YOUR INSTRUCTIONS:
From the records below, copy out exactly the lines from the one containing "Reconstruct the object" to the one containing "# moves every", both included. Add nothing else.

STORED ROWS:
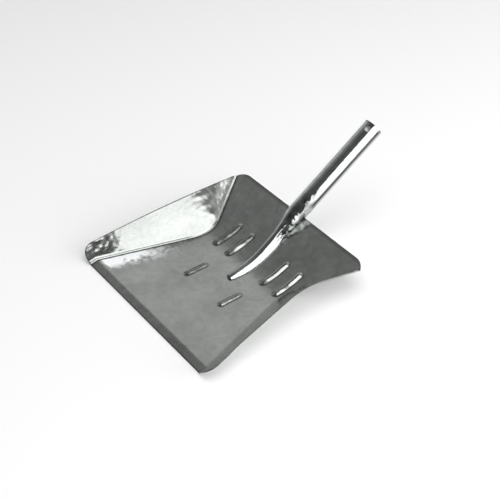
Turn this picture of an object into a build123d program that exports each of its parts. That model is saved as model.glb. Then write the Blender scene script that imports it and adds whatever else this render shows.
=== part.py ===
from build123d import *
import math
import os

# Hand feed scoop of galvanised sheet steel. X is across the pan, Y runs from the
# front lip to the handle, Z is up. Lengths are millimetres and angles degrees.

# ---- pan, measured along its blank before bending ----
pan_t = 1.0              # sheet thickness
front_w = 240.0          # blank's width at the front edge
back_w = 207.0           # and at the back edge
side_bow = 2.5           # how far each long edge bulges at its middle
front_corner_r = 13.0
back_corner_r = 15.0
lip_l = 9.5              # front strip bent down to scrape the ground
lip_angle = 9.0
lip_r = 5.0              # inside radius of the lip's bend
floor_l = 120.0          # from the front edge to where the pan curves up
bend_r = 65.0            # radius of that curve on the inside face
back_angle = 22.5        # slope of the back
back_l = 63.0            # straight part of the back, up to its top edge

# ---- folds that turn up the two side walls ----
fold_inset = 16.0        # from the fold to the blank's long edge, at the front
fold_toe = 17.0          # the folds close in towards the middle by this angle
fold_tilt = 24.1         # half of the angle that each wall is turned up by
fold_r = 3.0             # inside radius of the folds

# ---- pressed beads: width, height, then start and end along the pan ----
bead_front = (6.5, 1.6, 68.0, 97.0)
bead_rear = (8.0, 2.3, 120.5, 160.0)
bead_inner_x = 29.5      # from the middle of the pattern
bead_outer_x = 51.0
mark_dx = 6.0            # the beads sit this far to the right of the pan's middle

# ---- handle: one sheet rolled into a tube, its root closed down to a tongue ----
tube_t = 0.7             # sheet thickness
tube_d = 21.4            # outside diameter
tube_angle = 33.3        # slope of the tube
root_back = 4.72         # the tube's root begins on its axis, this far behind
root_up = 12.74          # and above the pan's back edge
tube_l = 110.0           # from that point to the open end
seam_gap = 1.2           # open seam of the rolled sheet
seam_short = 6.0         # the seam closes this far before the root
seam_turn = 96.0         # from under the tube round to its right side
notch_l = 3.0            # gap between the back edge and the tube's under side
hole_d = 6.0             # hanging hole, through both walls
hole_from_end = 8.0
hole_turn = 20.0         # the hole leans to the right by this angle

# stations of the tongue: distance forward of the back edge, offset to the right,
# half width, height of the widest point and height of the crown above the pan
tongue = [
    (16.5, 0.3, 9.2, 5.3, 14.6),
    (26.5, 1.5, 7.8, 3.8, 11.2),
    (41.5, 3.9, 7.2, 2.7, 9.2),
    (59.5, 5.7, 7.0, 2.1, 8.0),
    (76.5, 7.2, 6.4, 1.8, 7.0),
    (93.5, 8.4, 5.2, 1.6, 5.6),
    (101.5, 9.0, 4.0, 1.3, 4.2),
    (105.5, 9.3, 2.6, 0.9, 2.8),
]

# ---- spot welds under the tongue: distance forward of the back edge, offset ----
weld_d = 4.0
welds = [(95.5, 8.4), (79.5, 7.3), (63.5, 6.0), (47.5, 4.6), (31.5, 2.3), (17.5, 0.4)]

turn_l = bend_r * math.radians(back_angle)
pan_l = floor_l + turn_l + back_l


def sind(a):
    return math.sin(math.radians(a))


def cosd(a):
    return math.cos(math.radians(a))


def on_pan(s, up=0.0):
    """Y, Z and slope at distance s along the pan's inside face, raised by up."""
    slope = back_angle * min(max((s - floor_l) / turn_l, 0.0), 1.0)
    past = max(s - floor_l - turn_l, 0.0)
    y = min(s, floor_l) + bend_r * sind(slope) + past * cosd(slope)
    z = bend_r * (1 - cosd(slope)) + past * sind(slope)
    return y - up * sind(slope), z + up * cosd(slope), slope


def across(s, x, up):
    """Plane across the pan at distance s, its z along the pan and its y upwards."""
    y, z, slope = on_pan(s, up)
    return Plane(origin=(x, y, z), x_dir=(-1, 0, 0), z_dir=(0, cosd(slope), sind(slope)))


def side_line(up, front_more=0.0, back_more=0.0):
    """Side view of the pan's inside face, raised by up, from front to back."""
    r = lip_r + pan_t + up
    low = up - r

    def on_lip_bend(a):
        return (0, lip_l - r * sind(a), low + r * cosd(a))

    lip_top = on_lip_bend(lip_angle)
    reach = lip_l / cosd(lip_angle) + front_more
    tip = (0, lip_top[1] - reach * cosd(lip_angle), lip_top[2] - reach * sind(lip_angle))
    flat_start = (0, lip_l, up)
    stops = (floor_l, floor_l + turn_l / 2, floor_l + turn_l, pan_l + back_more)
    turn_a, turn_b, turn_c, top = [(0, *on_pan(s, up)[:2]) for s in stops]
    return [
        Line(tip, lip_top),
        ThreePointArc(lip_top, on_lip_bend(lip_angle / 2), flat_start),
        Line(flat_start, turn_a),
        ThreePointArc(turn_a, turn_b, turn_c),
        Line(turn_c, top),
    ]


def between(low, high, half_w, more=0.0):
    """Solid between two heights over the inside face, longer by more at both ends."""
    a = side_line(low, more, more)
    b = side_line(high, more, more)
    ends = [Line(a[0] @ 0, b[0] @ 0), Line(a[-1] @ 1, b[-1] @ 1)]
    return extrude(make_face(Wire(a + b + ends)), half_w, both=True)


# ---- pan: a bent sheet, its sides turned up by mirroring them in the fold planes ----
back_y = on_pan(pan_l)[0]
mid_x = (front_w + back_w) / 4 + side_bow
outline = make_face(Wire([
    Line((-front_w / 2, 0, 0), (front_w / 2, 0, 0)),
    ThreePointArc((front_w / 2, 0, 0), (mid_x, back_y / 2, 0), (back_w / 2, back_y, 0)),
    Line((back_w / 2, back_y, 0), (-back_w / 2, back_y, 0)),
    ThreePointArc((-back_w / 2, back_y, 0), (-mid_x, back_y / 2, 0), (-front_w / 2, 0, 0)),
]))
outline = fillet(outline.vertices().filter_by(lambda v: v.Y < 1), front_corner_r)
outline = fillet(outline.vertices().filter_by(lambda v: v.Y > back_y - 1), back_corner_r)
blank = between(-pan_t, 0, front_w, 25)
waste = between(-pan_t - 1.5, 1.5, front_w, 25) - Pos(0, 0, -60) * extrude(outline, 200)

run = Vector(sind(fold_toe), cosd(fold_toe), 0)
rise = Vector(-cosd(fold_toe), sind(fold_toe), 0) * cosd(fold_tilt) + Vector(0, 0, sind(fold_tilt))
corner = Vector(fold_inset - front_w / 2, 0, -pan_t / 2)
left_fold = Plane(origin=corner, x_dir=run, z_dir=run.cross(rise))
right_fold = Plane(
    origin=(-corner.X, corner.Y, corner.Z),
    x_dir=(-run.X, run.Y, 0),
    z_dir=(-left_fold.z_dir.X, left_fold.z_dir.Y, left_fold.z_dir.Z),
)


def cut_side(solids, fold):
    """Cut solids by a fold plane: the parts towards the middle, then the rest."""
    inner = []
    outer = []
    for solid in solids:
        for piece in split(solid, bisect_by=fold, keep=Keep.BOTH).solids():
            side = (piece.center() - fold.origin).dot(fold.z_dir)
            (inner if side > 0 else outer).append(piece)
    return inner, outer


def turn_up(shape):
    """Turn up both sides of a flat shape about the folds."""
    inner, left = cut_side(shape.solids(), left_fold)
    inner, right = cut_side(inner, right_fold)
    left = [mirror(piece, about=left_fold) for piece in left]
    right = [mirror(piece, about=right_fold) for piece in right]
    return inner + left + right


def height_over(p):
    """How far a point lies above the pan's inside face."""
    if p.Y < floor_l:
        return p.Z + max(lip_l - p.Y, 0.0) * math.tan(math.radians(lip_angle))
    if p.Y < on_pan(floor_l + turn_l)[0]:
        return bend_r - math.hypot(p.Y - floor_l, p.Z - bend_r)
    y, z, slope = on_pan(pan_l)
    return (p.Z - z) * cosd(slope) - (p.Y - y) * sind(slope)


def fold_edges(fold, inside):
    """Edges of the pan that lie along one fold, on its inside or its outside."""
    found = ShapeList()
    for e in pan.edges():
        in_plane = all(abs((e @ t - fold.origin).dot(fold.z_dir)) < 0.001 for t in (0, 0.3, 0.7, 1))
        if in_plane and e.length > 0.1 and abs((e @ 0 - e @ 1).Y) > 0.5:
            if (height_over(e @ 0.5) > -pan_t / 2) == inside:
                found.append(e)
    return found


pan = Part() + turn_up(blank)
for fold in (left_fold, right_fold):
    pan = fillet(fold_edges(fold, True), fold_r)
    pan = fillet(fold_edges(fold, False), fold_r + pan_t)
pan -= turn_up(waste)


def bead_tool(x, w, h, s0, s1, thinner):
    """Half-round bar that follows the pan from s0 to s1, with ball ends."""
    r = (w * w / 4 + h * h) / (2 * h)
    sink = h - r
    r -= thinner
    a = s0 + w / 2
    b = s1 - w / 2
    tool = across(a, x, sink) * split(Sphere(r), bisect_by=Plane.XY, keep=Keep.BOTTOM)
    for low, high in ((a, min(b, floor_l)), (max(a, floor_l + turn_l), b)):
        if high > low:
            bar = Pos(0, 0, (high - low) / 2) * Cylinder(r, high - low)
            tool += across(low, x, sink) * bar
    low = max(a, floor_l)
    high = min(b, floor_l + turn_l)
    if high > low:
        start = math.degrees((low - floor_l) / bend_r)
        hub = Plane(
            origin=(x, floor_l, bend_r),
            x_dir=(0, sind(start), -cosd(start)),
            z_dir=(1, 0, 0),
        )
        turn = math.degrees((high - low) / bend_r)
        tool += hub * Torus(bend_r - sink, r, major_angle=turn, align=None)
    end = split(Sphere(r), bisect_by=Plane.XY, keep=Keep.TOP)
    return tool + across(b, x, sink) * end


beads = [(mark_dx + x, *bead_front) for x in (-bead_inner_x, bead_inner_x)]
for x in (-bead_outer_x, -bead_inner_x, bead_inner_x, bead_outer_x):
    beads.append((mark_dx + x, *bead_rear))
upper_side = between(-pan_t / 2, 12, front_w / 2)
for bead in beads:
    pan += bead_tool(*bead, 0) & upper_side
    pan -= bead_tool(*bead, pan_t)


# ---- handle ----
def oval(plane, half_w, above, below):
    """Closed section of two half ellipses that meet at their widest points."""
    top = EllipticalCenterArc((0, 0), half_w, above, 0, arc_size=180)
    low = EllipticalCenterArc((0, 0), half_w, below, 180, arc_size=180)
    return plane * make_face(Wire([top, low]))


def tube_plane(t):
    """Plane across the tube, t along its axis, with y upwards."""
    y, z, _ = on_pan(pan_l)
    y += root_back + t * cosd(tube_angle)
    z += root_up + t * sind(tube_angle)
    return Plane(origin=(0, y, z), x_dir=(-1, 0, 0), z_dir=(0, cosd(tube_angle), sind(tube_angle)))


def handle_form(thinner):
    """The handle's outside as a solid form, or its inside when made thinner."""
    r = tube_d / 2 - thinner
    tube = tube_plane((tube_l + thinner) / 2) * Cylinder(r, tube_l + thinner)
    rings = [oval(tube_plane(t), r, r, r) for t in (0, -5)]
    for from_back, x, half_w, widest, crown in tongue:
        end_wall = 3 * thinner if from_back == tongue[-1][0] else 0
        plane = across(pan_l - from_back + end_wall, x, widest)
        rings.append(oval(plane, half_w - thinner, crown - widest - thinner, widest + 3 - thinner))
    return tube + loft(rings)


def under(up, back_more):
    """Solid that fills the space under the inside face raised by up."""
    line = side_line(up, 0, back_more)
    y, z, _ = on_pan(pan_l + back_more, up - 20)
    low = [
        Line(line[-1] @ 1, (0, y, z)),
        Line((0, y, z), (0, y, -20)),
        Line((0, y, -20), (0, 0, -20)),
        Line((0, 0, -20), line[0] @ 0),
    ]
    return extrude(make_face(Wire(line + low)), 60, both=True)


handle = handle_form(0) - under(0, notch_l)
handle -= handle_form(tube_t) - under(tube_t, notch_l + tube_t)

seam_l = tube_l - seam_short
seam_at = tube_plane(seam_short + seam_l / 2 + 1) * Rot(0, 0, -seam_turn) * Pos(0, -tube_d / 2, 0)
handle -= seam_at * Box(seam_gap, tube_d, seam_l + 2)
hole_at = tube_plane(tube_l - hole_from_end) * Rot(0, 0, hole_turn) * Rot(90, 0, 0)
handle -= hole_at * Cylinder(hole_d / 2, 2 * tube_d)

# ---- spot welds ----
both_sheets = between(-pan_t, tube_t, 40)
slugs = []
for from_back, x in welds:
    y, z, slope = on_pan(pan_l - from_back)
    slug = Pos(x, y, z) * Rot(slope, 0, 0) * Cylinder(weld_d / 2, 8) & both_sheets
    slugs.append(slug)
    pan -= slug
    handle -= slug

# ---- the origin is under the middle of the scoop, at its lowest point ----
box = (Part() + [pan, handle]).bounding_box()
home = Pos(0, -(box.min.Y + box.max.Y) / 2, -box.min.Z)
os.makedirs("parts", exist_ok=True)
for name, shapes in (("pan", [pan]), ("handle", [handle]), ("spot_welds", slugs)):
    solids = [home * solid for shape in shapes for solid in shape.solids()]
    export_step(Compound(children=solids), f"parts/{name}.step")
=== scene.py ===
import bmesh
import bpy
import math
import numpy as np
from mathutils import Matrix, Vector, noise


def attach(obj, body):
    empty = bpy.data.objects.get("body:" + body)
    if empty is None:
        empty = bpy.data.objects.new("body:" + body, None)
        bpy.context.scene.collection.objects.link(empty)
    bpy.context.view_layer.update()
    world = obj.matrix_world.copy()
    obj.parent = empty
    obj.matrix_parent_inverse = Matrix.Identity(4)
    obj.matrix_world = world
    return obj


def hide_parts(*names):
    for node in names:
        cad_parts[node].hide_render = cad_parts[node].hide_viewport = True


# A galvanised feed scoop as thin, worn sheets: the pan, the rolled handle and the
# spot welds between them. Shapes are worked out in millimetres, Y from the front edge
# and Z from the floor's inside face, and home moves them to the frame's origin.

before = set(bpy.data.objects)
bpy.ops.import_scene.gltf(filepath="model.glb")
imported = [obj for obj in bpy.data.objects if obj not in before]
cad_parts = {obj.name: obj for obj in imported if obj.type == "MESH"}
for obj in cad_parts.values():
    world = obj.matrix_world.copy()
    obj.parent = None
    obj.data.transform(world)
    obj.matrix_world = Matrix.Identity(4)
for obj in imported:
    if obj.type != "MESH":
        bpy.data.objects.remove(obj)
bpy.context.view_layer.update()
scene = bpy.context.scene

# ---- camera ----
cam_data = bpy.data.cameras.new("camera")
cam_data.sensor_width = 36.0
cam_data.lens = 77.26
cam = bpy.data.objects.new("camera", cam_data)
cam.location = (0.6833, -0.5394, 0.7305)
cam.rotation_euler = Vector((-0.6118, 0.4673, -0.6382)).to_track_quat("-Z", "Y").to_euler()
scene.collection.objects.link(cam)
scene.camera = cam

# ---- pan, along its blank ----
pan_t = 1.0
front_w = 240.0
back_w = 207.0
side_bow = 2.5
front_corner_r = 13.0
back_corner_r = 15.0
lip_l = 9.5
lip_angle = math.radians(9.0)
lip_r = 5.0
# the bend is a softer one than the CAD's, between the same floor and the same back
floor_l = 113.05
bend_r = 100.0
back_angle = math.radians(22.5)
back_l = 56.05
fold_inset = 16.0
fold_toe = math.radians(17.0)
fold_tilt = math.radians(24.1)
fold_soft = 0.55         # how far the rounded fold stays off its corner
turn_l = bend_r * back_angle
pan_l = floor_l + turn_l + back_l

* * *

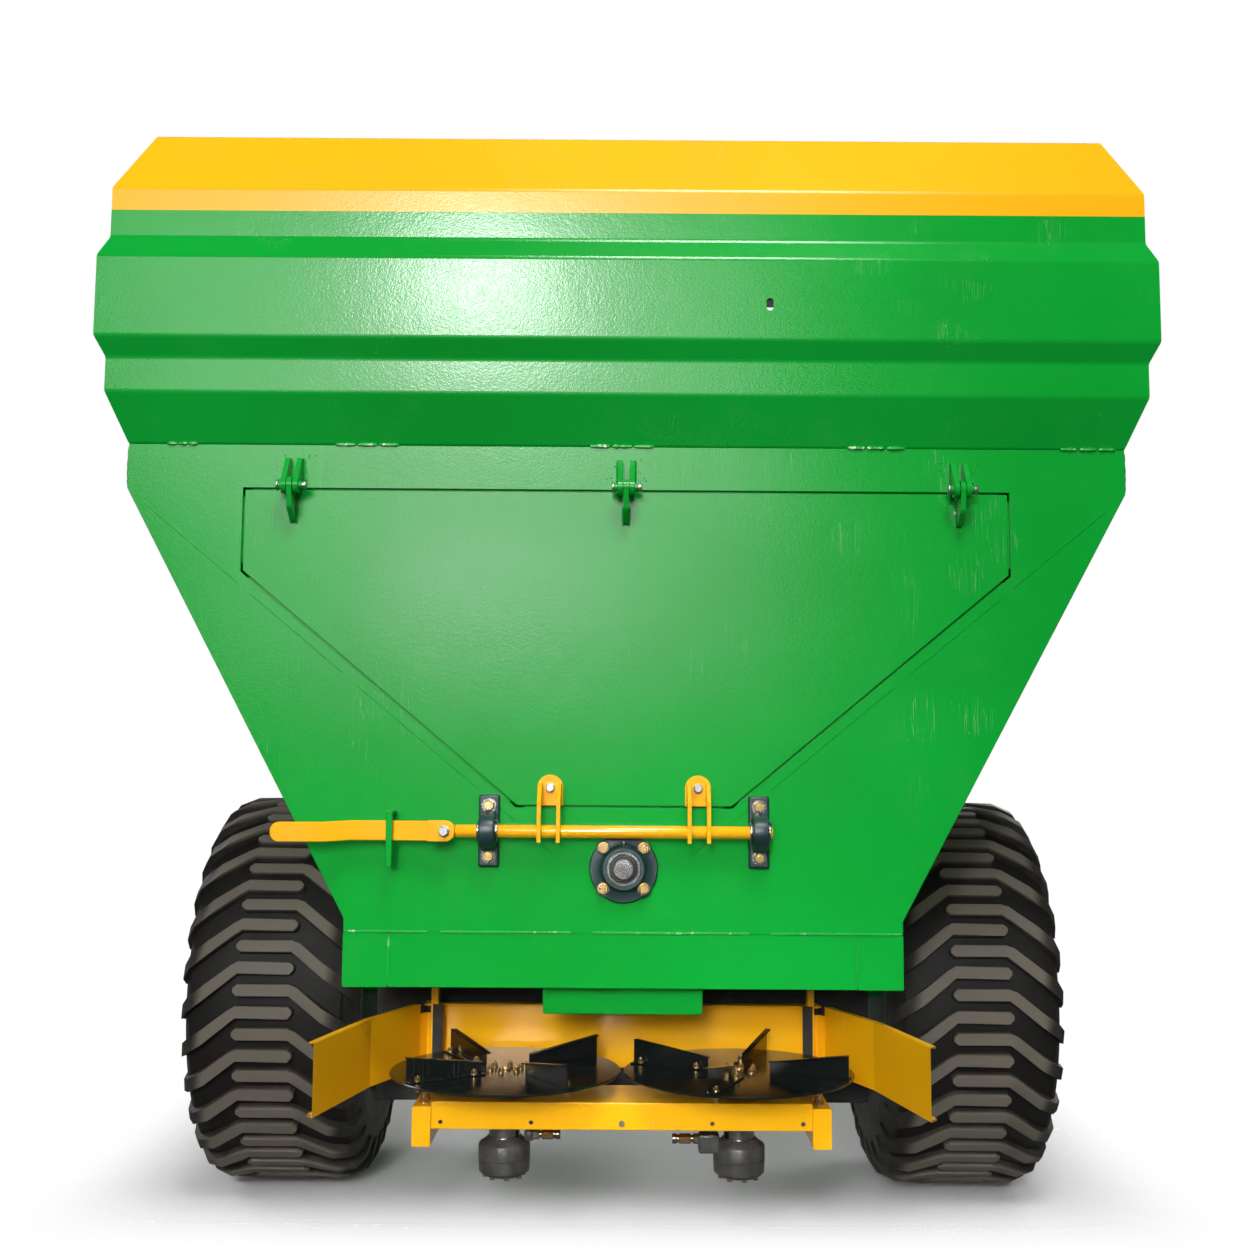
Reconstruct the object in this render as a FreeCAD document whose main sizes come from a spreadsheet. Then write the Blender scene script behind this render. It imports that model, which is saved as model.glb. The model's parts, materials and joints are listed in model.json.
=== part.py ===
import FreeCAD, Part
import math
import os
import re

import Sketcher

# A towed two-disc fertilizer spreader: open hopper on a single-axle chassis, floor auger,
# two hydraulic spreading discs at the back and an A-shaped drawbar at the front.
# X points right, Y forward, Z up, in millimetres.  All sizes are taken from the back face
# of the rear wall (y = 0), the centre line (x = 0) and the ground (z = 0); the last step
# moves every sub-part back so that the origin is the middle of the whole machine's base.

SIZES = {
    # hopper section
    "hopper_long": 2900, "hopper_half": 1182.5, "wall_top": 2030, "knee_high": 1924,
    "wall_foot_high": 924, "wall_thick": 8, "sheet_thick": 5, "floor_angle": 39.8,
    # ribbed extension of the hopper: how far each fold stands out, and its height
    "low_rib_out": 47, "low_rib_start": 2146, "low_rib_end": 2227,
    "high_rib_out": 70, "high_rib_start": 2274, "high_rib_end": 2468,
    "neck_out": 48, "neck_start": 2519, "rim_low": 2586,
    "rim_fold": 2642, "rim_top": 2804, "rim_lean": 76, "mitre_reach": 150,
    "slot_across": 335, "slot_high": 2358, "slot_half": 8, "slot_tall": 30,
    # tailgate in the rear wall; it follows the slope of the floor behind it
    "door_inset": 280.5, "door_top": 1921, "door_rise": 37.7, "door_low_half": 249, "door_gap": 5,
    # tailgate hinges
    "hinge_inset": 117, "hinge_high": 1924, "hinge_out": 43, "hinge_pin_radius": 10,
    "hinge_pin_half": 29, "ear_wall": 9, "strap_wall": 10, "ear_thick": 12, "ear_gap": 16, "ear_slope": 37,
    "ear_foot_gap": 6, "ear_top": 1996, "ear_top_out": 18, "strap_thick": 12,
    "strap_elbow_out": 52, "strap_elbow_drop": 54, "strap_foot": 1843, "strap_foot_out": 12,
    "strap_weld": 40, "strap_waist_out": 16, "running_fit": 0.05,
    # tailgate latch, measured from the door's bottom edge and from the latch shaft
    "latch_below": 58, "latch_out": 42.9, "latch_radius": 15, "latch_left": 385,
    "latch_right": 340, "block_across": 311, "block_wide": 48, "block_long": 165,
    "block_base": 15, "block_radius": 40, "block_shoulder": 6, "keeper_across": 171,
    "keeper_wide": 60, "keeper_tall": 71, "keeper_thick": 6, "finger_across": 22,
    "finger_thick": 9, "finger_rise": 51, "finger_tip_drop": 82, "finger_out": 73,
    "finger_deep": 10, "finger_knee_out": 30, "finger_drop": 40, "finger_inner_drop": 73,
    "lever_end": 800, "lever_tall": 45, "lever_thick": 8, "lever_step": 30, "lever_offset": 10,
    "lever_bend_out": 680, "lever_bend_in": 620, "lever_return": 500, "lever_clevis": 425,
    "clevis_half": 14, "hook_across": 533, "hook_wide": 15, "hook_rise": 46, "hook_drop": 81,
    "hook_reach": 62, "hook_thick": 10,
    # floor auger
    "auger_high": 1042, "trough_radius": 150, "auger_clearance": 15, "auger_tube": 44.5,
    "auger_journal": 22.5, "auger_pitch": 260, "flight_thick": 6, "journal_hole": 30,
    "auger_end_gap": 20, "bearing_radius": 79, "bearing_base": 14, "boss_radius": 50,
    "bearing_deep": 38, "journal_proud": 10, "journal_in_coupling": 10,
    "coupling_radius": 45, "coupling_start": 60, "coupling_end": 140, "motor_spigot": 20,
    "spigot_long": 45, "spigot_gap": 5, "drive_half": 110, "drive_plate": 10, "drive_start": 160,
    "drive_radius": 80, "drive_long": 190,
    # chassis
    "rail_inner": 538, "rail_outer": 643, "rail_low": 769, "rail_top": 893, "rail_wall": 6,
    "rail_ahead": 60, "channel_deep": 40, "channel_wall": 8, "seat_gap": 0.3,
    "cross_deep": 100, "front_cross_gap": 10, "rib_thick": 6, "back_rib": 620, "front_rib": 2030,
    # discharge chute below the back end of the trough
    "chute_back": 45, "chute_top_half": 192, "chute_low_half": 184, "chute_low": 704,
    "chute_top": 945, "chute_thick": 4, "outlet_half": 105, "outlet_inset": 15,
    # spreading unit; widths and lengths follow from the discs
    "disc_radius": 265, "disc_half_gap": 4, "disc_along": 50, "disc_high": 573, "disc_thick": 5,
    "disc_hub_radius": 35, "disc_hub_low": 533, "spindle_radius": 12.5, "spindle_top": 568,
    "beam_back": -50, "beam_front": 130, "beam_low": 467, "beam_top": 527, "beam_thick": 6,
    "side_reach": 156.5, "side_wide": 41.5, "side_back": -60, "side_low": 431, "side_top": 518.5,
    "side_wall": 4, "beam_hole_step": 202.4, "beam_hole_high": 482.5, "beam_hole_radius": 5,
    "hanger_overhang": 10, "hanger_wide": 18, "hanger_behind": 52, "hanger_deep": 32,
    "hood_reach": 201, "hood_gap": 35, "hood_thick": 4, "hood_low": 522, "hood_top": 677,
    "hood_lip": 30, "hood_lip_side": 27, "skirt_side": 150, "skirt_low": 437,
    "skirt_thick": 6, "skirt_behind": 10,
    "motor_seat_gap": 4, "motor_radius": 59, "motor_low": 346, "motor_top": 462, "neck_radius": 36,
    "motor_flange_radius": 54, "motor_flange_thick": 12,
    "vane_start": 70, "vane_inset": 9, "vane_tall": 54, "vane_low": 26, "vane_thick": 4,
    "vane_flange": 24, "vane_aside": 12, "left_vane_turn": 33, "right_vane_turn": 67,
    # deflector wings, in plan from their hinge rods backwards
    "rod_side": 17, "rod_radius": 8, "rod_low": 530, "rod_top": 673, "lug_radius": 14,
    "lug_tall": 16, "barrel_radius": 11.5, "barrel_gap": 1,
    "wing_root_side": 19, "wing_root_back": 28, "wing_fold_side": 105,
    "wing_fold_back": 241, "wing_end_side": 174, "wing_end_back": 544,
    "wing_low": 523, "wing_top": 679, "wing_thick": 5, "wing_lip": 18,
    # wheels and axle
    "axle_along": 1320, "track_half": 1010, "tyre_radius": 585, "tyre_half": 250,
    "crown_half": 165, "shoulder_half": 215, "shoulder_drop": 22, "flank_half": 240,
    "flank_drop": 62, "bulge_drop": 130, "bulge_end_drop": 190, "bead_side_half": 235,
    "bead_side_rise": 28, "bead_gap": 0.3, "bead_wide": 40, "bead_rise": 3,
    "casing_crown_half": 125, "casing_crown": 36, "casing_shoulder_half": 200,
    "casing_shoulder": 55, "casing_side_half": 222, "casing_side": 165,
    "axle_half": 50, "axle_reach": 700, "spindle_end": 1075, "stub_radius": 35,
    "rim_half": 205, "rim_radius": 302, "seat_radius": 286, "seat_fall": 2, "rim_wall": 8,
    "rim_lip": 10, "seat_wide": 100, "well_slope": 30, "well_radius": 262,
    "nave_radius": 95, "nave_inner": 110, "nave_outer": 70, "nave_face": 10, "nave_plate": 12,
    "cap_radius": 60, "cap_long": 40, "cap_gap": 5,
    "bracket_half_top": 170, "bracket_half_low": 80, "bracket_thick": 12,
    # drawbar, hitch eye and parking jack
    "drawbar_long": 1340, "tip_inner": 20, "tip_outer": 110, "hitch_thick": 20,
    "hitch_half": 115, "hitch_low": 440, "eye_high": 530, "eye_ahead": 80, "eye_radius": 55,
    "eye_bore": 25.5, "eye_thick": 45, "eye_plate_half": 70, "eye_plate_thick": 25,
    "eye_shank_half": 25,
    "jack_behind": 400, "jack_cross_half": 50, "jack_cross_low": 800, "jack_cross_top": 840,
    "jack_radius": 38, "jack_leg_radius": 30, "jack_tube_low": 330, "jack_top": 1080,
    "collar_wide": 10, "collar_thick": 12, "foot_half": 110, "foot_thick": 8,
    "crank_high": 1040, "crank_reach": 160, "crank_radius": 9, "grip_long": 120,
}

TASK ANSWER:
Reconstruct the object in this render as a FreeCAD document whose main sizes come from a spreadsheet. Then write the Blender scene script behind this render. It imports that model, which is saved as model.glb. The model's parts, materials and joints are listed in model.json.
=== part.py ===
import FreeCAD, Part
import math
import os
import re

import Sketcher

# A towed two-disc fertilizer spreader: open hopper on a single-axle chassis, floor auger,
# two hydraulic spreading discs at the back and an A-shaped drawbar at the front.
# X points right, Y forward, Z up, in millimetres.  All sizes are taken from the back face
# of the rear wall (y = 0), the centre line (x = 0) and the ground (z = 0); the last step
# moves every sub-part back so that the origin is the middle of the whole machine's base.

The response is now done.